April marked the halfway point for Nu Skin's $90 million Innovation Center in downtown Provo. The building is expected to be complete in the summer of 2013 and will house a research and development laboratory, retail space and a cafe.


It's an opportunity to hold great meetings in a very quaint historic downtown that is really starting to turn around and thrive.

–- Tennille Wanner, Utah Valley Convention Center


And the brand-new Utah Valley Convention Center at 220 W. Center will officially open to the public at Saturday. The convention center's 85,578 square feet of meeting and garden space, 19,620 square feet of exhibit space and its 16,894-square-foot Grand Ballroom position the facility as larger than existing conference space in the Provo Marriott across the street and much, much smaller than the half-million square feet at the Salt Palace Convention Center in downtown Salt Lake City.

“It's truly unique, we have windows, everywhere” said Tennille Wanner, director of sales and marketing for the Utah Valley Convention Center. “We have beautiful views, it's something unlike any convention center in the area."

The $42 million facility is a big part of the downtown plan. Not only will it attract out-of-town conventions, but Wanner said consumer shows and meetings for local residents will be regular events at the center. The county is banking on the center to bring in about $18 million a year to the local economy.

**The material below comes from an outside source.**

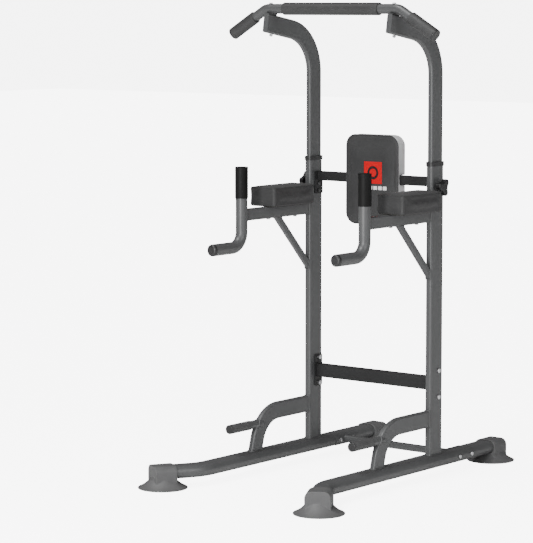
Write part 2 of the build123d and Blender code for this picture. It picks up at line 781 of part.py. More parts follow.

"It's an opportunity to hold great meetings in a very quaint historic downtown that is really starting to turn around and thrive."

There is also a movement to get students to come downtown. There's free Wi-Fi and a rooftop concert series held the first Friday night of each month, just part of the plan to help revitalize commerce here in Provo's downtown.

“There's work to do, but the momentum is exciting,” Provo Mayor John Curtis said.

No one is more excited of the improvements in Provo's downtown than Curtis, who likes the ambiance people are starting to feel in the area.

He said he also saw improvements being made, even by those with a small stake in downtown.

“We're seeing lots of small investments, remodeling and painting and sprucing up of buildings and façades and things that are a good indicator that this is deeper than a few large investments in our city," he said.